Happy Hour with Information Professionals
A student organization met for happy hour at a local brew pub last night and I dropped by to mingle. I actually went to share stories with a fellow student and to discuss our impression of the School of Information and it happened that this group was meeting around the same time so we joined in.
There were more familiar faces than I imagined there would be. A number of the folks there are in one or both of my classes. This afforded the opportunity to talk about our assignments and perspectives on the professors and other students. I value hearing how others are processing things and I appreciate the unique backgrounds and experience everybody brings “to the table”. The beer was good, the glasses dirty, the company diverse and intelligent.
The subject in class this week was professionalism and ethics. It’s true that “Information Professional” is not a recognized vocation (yet) like Doctor, Lawyer or Dentist. One of ideas that I came away with from lecture and discussion section is that a profession is more recognizable if the ethics of the profession are well known. We considered what it means to be an Information Professional and what ethical questions are involved.
Do the cows miss me?
During the time it took me to acquire my undergraduate degree, a term I can use now that I’m a “graduate student”, I met a dairy farmer. I was working at a Furniture store in a nearby town. The owner’s daughter was friends with this dairy farmer and had bought some black dirt from him for the flower beds along the sides of the store. He delivered it while I was working one Saturday afternoon and I helped him spread it around. Being the curious one that I am, I was asking him about his farm and what he did etc. I had never been to a dairy farm before. As a struggling undergrad I saw an opportunity for new experience and asked if he ever needed help around the farm. He invited me to stop by sometime.

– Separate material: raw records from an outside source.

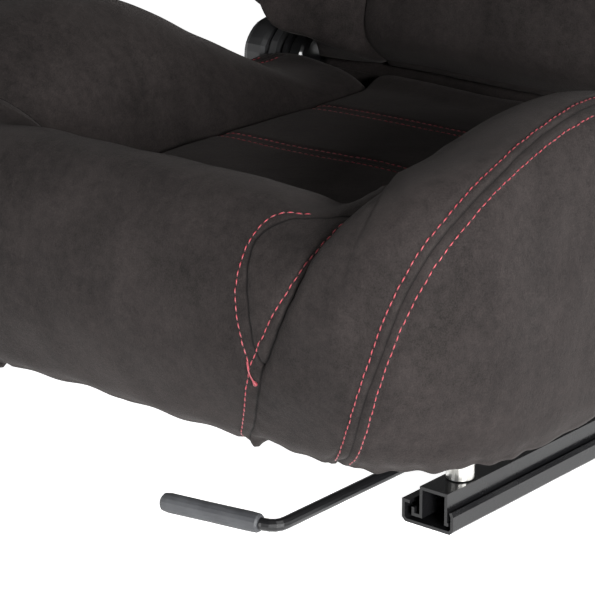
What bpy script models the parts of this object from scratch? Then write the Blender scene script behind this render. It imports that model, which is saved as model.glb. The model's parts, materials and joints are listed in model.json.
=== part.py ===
# Reclining racing seat on a pair of slide rails, modelled in metres with +Z up.
# The seat faces -Y; the occupant's left is +X. The origin is on the floor, below the middle of the seat.
import math

import bmesh
import bpy
import numpy as np
from mathutils import Matrix, Vector

# Driving dimensions -------------------------------------------------------------------------------
gap = 0.0003                    # clearance between touching pieces

seat_half_width = 0.289         # half the width over the cushion's bottom edge
roll_front = -0.046             # bottom edge of the front roll, ahead of the rails' front ends
cushion_rear = 0.454            # rear end of the thigh bolsters
cushion_base = 0.050            # height of the cushions' bottom edge
pan_height = 0.167              # height of the seam around the seat pan
roll_height = 0.231             # crest of the front roll
pan_inset = 0.129               # seat pan's seam, inboard of the cushion's bottom edge
split = 0.70                    # where the front roll meets the bolsters, along the rim
roll_half = 0.132               # half the front roll's width, to that seam
seam_clearance = 0.0015         # either side of that seam, in places along the rim

back_rake = math.radians(14.0)  # backrest angle from upright
hinge_y = 0.492                 # recliner axis behind the rails' front ends
hinge_z = 0.165
back_height = 0.745             # top of the headrest above the recliner axis
shoulder_share = 0.530 / 0.745  # the shoulders' height as a share of it
wing_overhang = 0.013           # how far the back wings stand out past the cushion's bottom edge
wing_depth = 0.150              # how far the wings reach ahead of the recliner axis
back_seam = 0.073               # wing seams inboard of the backrest's side tubes
neck_half = 0.156               # half the headrest's foot

rail_length = 0.360
rail_height = 0.017             # lower rail
rail_half = 0.0223              # half the lower rail's width
hat_top = 0.0297                # top face of the upper rail
rail_sheet = 0.0024
rail_inset = 0.037              # upper rail's middle, inboard of the cushion's bottom edge
rail_offset = 0.005             # lower rail's middle, inboard of the upper rail's
hat_half = 0.012

spacer_radius = 0.01025
bolt_radius = 0.004
bolt_y = (0.031, 0.331)         # seat bolts behind the rails' front ends
side_member_base = 0.055
side_member_height = 0.045
frame_sheet = 0.0025
tube_radius = 0.0110            # backrest tubes
cross_radius = 0.0125           # base cross tubes

shaft_radius = 0.006
running = 0.0004                # radial clearance around turning shafts
plate = 0.005                   # recliner plates
housing_radius = 0.030
housing_width = 0.0144
cover_width = 0.0135
knob_radius = 0.036
knob_width = 0.026

rod_radius = 0.0045
rod_inset = 0.053               # handle's rod, inboard of the upper rail's middle
rod_z = 0.023
rod_reach = 0.106               # how far the handle's rod stands ahead of the rails
grip_radius = 0.00705
latch_y = (0.160, 0.220)

slot_width = 0.080              # harness openings
slot_height = 0.041
slot_x = 0.072                  # middle of each harness opening
slot_rise = 0.047               # middle of the openings above the shoulders

datum_y = -0.28366              # rails' front ends, so that the origin is below the seat's middle

hat_centre = seat_half_width - rail_inset
rail_centre = hat_centre - rail_offset
rod_x = hat_centre - rod_inset
back_half_width = seat_half_width + wing_overhang

side_member_top = side_member_base + side_member_height
side_member_outer = hat_centre + 0.013
# the recliner's plates and housing lie side by side between the side member and the backrest's tube
back_tube_x = side_member_outer - housing_width - plate - tube_radius - 2 * gap
back_panel_half = back_tube_x - back_seam
side_member_inner = side_member_outer - 0.040
member_front = bolt_y[0] - 0.015
panel_top = side_member_top + gap + 0.002
foam_base = panel_top + 0.0006
spacer_height = side_member_base - hat_top - 2 * gap


# Scene, materials and mesh helpers ----------------------------------------------------------------
def clear_scene():
    for item in list(bpy.data.objects):
        bpy.data.objects.remove(item, do_unlink=True)


def make_material(name, colour, roughness, metallic=0.0):
    material = bpy.data.materials.new(name)
    material.use_nodes = True
    shader = material.node_tree.nodes["Principled BSDF"]
    shader.inputs["Base Color"].default_value = (*colour, 1.0)
    shader.inputs["Roughness"].default_value = roughness
    shader.inputs["Metallic"].default_value = metallic
    return material


def make_empty(name, location, tilt=0.0, parent=None):
    empty = bpy.data.objects.new(name, None)
    bpy.context.scene.collection.objects.link(empty)
    empty.location = location
    empty.rotation_euler = (tilt, 0.0, 0.0)
    empty.parent = parent
    return empty


def add_object(name, mesh, material, parent, smooth=False):
    item = bpy.data.objects.new(name, mesh)
    bpy.context.scene.collection.objects.link(item)
    item.parent = parent
    mesh.materials.clear()
    mesh.materials.append(material)
    if smooth:
        mesh.shade_smooth()
        mesh.set_sharp_from_angle(angle=math.radians(35.0))
    return item


def mesh_from(name, points, faces):
    # A closed mesh with all its faces turned outwards
    mesh = bpy.data.meshes.new(name)
    mesh.from_pydata([tuple(map(float, p)) for p in points], [], faces)
    shape = bmesh.new()
    shape.from_mesh(mesh)
    bmesh.ops.recalc_face_normals(shape, faces=shape.faces)
    shape.to_mesh(mesh)
    shape.free()
    return mesh


def loft(name, rings):
    # Rings of equal point count joined one to the next, with a flat cap at each end
    rings = np.asarray(rings, dtype=float)
    count, size = rings.shape[:2]
    faces = []
    for ring in range(count - 1):
        for k in range(size):
            after = (k + 1) % size
            faces.append((ring * size + k, ring * size + after,
                          (ring + 1) * size + after, (ring + 1) * size + k))
    faces.append(tuple(range(size)))
    faces.append(tuple((count - 1) * size + k for k in range(size)))
    return mesh_from(name, rings.reshape(-1, 3), faces)


def ring_loft(name, rings):
    # The same around a hole: the last ring joins back to the first
    rings = np.asarray(rings, dtype=float)
    count, size = rings.shape[:2]
    faces = []
    for ring in range(count):
        onward = (ring + 1) % count
        for k in range(size):
            after = (k + 1) % size
            faces.append((ring * size + k, ring * size + after,
                          onward * size + after, onward * size + k))
    return mesh_from(name, rings.reshape(-1, 3), faces)


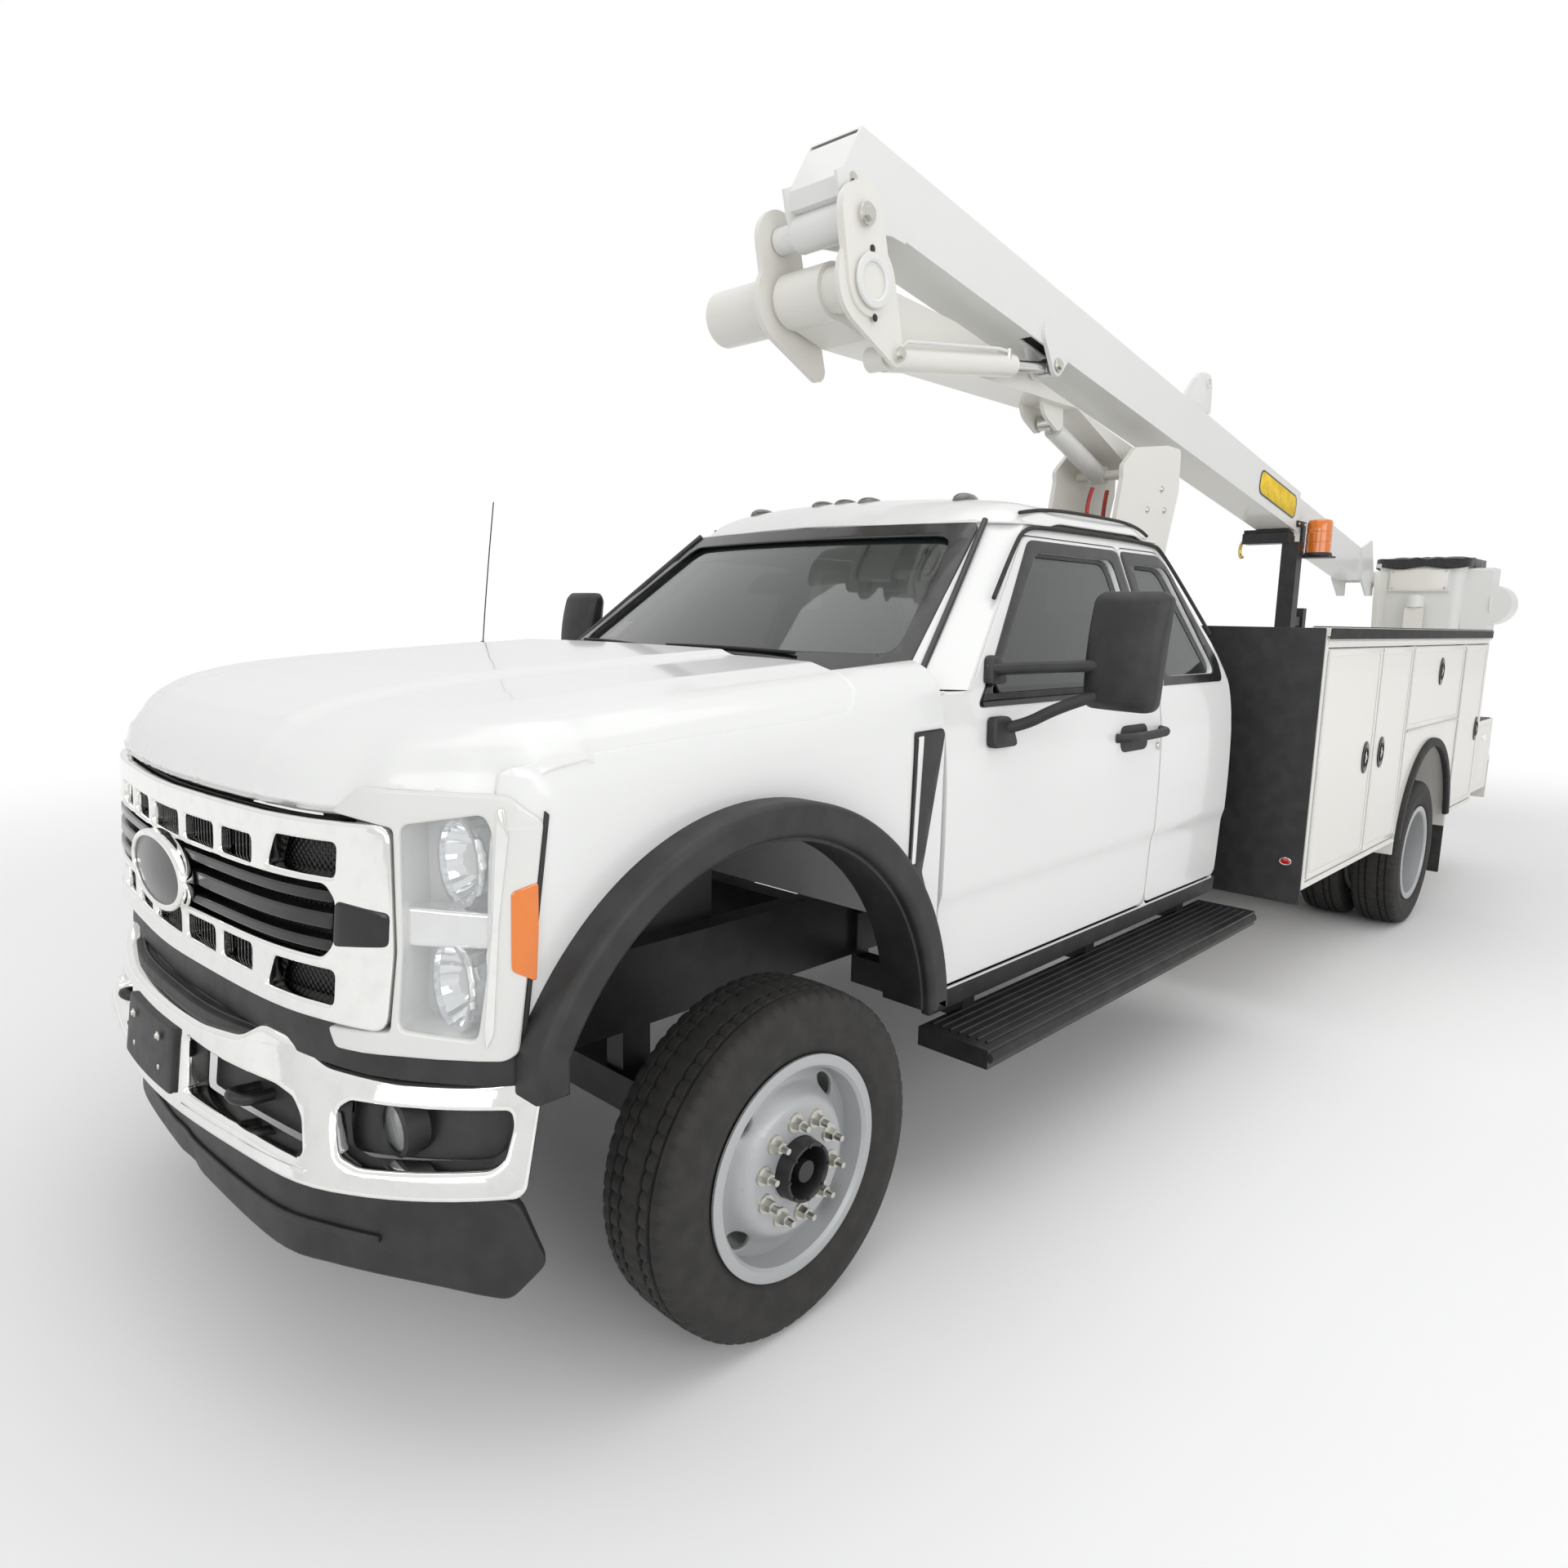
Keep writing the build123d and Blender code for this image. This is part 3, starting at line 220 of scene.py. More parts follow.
mats = {
    "white": paint("whitePaint", (0.80, 0.81, 0.795), 0.26, shade=0.04),
    "body": paint("bodyPaint", (0.80, 0.785, 0.735), 0.34, coat=0.35, shade=0.05),
    "boom": paint("boomPaint", (0.78, 0.785, 0.765), 0.38, coat=0.3, shade=0.06, peel=0.12),
    "frame": plastic("framePaint", (0.012, 0.012, 0.013), 0.42, 90, 0.08),
    "wheel": paint("wheelPaint", (0.44, 0.45, 0.455), 0.42, 0.25, 0.2, 0.1),
    "iron": metal("engineIron", (0.22, 0.22, 0.23), 0.55, 0.2, 90),
    "chrome": metal("chrome", (0.86, 0.86, 0.84), 0.05, 0.003, 14),
    "steel": metal("rodSteel", (0.68, 0.68, 0.67), 0.16),
    "zinc": metal("zincBolts", (0.62, 0.61, 0.56), 0.3, 0.06, 200),
    "black": plastic("blackPlastic", (0.012, 0.012, 0.013), 0.5),
    "trim": plastic("glossTrim", (0.008, 0.008, 0.009), 0.16, 60, 0.02),
    "rubber": plastic("rubber", (0.02, 0.019, 0.018), 0.78, 300, 0.3),
    "seat": fabric("seatCloth", (0.022, 0.023, 0.025), 900),
    "vinyl": fabric("blackVinyl", (0.012, 0.012, 0.013), 500),
    "amber": clearPlastic("amberLens", (0.80, 0.20, 0.012), 0.94),
    "smoke": clearPlastic("smokedLens", (0.10, 0.095, 0.085), 0.93),
    "redLens": clearPlastic("redLens", (0.55, 0.012, 0.008), 0.95),
    "clear": clearPlastic("clearLens", (0.85, 0.87, 0.88), 0.16, 0.03),
    "mirror": metal("mirrorFace", (0.85, 0.87, 0.88), 0.02, 0.0, 5),
    "redHose": plastic("redHose", (0.32, 0.02, 0.015), 0.45, 200, 0.1),
    "brass": metal("brass", (0.62, 0.45, 0.16), 0.25, 0.05, 90),
    "yellow": plastic("yellowWeb", (0.72, 0.50, 0.03), 0.7, 400, 0.2),
    "blue": plastic("blueCap", (0.02, 0.12, 0.42), 0.4, 300, 0.05),
    "card": paint("paleCard", (0.72, 0.72, 0.68), 0.7, coat=0.0),
    "lampWhite": paint("lampHousing", (0.72, 0.72, 0.70), 0.32, 0.1, 0.4),
}


# Window glass with a barely uneven face.
def glassMaterial(name, tint, alpha):
    s = Shader(name)
    s.put("Base Color", tint).put("Roughness", s.noise(3, 2) * 0.02 + 0.01).put("IOR", 1.5)
    s.put("Alpha", s.noise(2, 2) * 0.06 + alpha).put("Coat Weight", 1.0)
    return s.bump(s.noise(1.3, 1), 0.02, 0.004).mat


mats["glass"] = glassMaterial("tintedGlass", (0.02, 0.028, 0.026), 0.62)
mats["screen"] = glassMaterial("windshieldGlass", (0.05, 0.065, 0.06), 0.34)


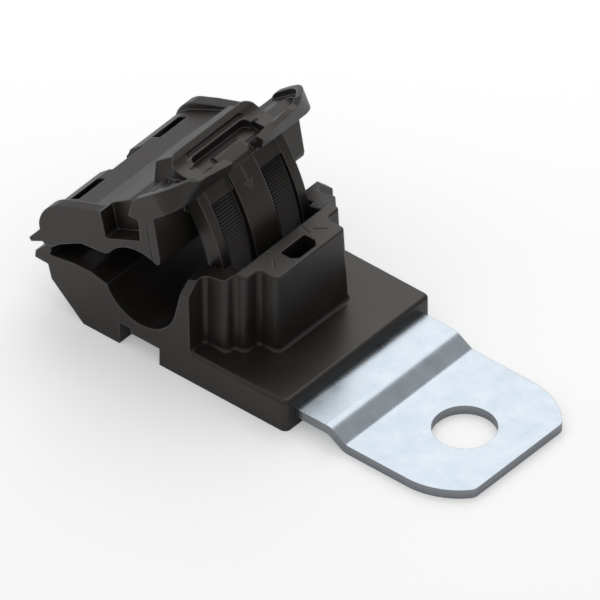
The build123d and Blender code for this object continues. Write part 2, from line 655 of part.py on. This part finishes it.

He taught me many things over the years. How to milk cows, how to bail hay, how to drive a tractor, how to cut metal with a torch and to weld pieces together. Life on a farm was unlike anything I had ever experienced. I loved it. He and his family were gracious enough to take me in and always made me feel welcome. He and I went through some rough times together and he was always realistic and practical with me, never sugar-coated anything. He is a genius is his own right, very creative and innovative. I always considered him enlightened in many ways…though he didn’t realize it. Or he didn’t think saying such a thing meant anything.
Here we are now, 10 years since I graduated and moved away. Sadly, I haven’t seen him much this year. As the years go on we communicate less and less. He predicted this would happen. He’d seen it happen many times before…friends move away and the relationship dwindles. We stayed in touch more right after I moved away but the years have seen those visits become more infrequent. I still think about him often and the times we spent together talking and sharing perspectives on life. I was (hehe…still am) an intellectual nerd, naive and ignorant about so many things. Many a time I would ride with him in his tractor while he’d go to pick-up round bails from the hay field. His familiarity with the tractor and the process of gathering 800 lb round bails and stacking them on trailers was an impressive thing to watch.
I miss being able to spend time with him and his family on their farm. It’ll happen again I’m sure…he isn’t that far away. But I keep myself so busy these days that it’s hard to carve out the time to go there to chat. Sometimes I wonder if the cows would still know who I am.
Sitting here typing.
Here it is now, the 11th week of classes. The semester will be over in about 1 month. Hard to believe how fast it is going by…but that always seems the case. Time always seems to haved passed quickly when you are looking behind.
Thanksgiving is coming up soon and with it travelling and visiting family. Our families are about 4 hours north of us so there is almost as much travelling as there is visiting. It will be nice to see my brother and his sons, my in-laws, my Ma and step-father. I’m sure my brother’s sons have grown since I saw them this summer. The oldest will be 18 next month. Hard to believe really. I still think of him as a punk-ass-kid…I suppose I always will.
All we can do is pay attention and keep breathing. As long as there is memory there will be time. Past and future are not now. Buddhism suggests that one can reach that eternal and infinite mind-state by freeing the mind of discursive thoughts and existing solely in the now. When that happens there is no time. Only what is right now. That’s the idea at least. Not my idea mind you. I’m just sitting here typing.